** Start Data excerpts **

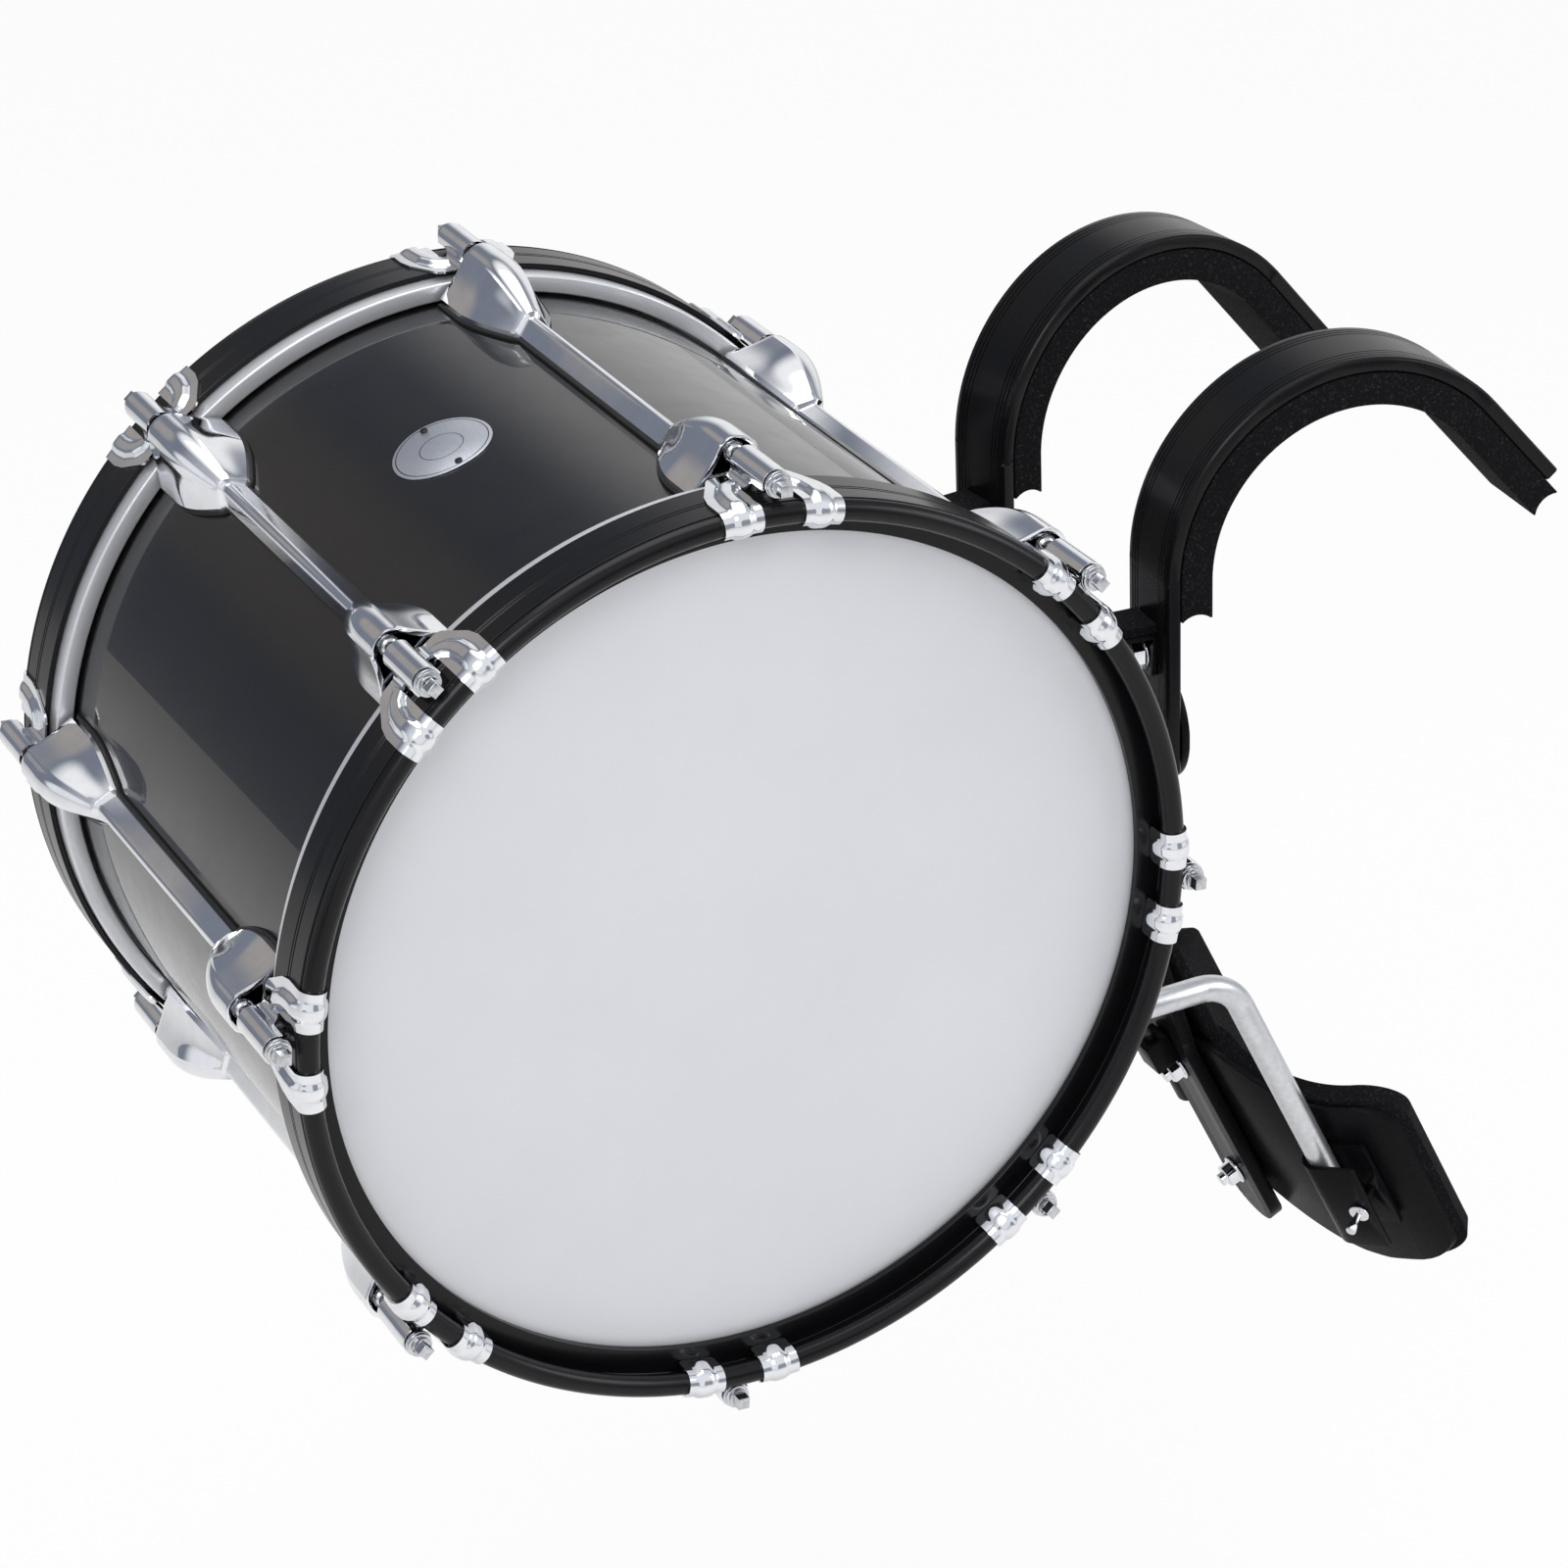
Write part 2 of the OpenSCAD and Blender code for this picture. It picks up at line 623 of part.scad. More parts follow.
module chest_plate() {
    color([0.04, 0.04, 0.045]) difference() {
        intersection() {
            translate([0, 0, -chest_h]) linear_extrude(2 * chest_h) chest_plan();
            translate([-chest_h, 0, 0]) rotate([90, 0, 90]) linear_extrude(2 * chest_h) chest_face();
        }
        for (side = [-1, 1]) shoulder_place(side) bolt_hole();
        for (z = [-spine_bolt_z, spine_bolt_z]) translate([0, 0, z]) bolt_hole();
    }
}

module chest_bolts() {
    nut_x = chest_t + bar_t + fit_gap - 0.1;
    color([0.75, 0.76, 0.78]) {
        for (side = [-1, 1]) shoulder_place(side) {
            translate([-0.1, 0, 0]) mirror([1, 0, 0]) bolt(nut_x + 12, nut_x);
            translate([-chest_t + bolt_head_t + fit_gap, 0, bracket_bolt_z]) mirror([1, 0, 0])
                bolt(bolt_head_t + bar_t + bracket_t + 11, bolt_head_t + bar_t + bracket_t + 2 * fit_gap);
        }
        for (z = [-spine_bolt_z, spine_bolt_z]) translate([-0.1, 0, z]) mirror([1, 0, 0])
            bolt(nut_x + 12, nut_x + 2 * seat_gap);
    }
}

// Angle bracket on a shoulder bar: a flange that is bolted on and a short level leg
module angle_bracket() {
    face = bar_face_u;
    difference() {
        union() {
            translate([face - bracket_t, -bracket_w / 2, bracket_z - bracket_drop + 5])
                cube([bracket_t, bracket_w, bracket_drop - 5]);
            translate([face - bracket_t, -bracket_w / 2 + 5, bracket_z - bracket_drop])
                cube([bracket_t, bracket_w - 10, 6]);
            for (side = [-1, 1]) translate([0, side * (bracket_w / 2 - 5), bracket_z - bracket_drop + 5])
                radial_rod(5, face - bracket_t, bracket_t);
            translate([face - bracket_reach, -bracket_w / 2, bracket_z - bracket_t])
                cube([bracket_reach, bracket_w, bracket_t]);
        }
        translate([0, 0, bracket_bolt_z]) radial_rod(bolt_r + fit_gap, face - 2 * bracket_t, 3 * bracket_t);
    }
}

module angle_brackets() {
    color([0.04, 0.04, 0.045]) for (side = [-1, 1]) shoulder_place(side) angle_bracket();
}

module bracket_pads() {
    color([0.07, 0.07, 0.075]) for (side = [-1, 1]) shoulder_place(side)
        translate([bar_face_u - bracket_reach, -bracket_w / 2, bracket_z + seat_gap])
            cube([bracket_reach - seat_gap, bracket_w, bracket_pad_t]);
}

// ---------- Spine ----------

module slot_cut(width, low, high, x, len) {
    translate([x, -width / 2, low]) cube([len, width, high - low]);
    for (z = [low, high]) translate([0, 0, z]) radial_rod(width / 2, x, len);
}

module spine() {
    slot = bolt_d + 2 * seat_gap;
    reach = spine_bolt_z + spine_travel;
    color([0.03, 0.03, 0.035]) difference() {
        translate([spine_face_x + spine_r, 0, spine_top_z]) rotate([0, 180, 0])
            swept([spine_leg_1, spine_leg_2, spine_leg_3], [spine_tilt, lower_turn]) bar_section(spine_r);
        slot_cut(slot, -reach, reach, spine_face_x - eps, bar_t + 2 * eps);
        belly_frame() {
            for (s = [belly_bolt_1, belly_bolt_2]) translate([0, 0, -s])
                radial_rod(bolt_r + fit_gap, -bar_t - eps, bar_t + 2 * eps);
            // rounded lower end
            translate([-bar_t - eps, 0, -spine_tail + bar_w / 2]) difference() {
                translate([0, -bar_w, -bar_w]) cube([bar_t + 2 * eps, 2 * bar_w, bar_w]);
                radial_rod(bar_w / 2, -eps, bar_t + 4 * eps);
            }
        }
    }
}

module spine_bolts() {
    color([0.75, 0.76, 0.78]) belly_frame() for (s = [belly_bolt_1, belly_bolt_2])
        translate([belly_t + 2 * seat_gap + bolt_head_t, 0, -s]) mirror([1, 0, 0])
            bolt(bolt_head_t + belly_t + bar_t + 12.5, bolt_head_t + belly_t + 2 * seat_gap + bar_t + fit_gap);
}

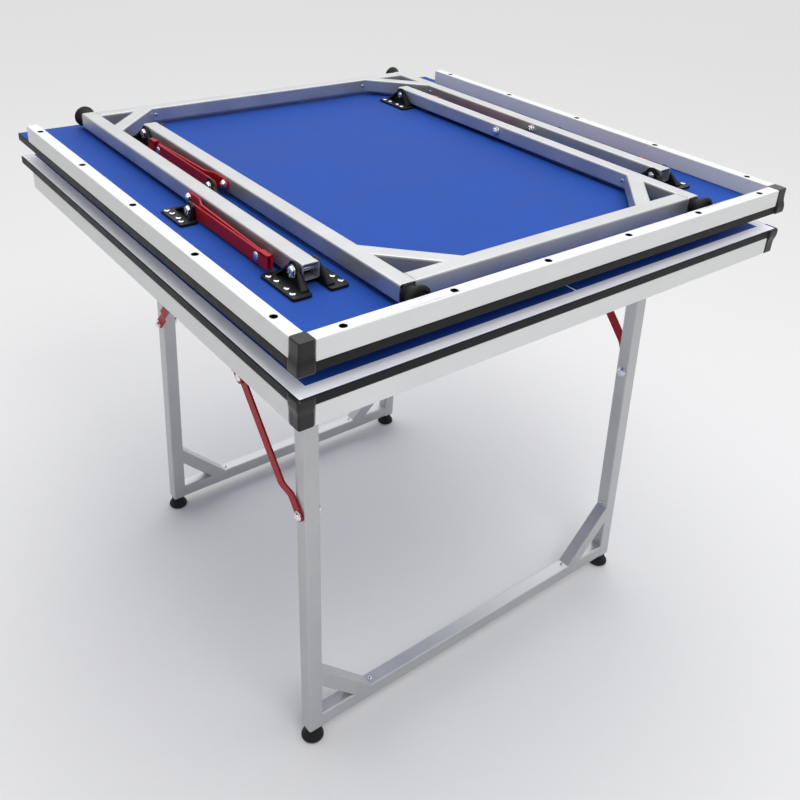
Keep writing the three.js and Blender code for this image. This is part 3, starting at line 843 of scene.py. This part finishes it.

** End Data excerpts **

**Task directions:** Pull every line containing "code" out of the data above.

**Task response:**
Write part 2 of the OpenSCAD and Blender code for this picture. It picks up at line 623 of part.scad. More parts follow.
Keep writing the three.js and Blender code for this image. This is part 3, starting at line 843 of scene.py. This part finishes it.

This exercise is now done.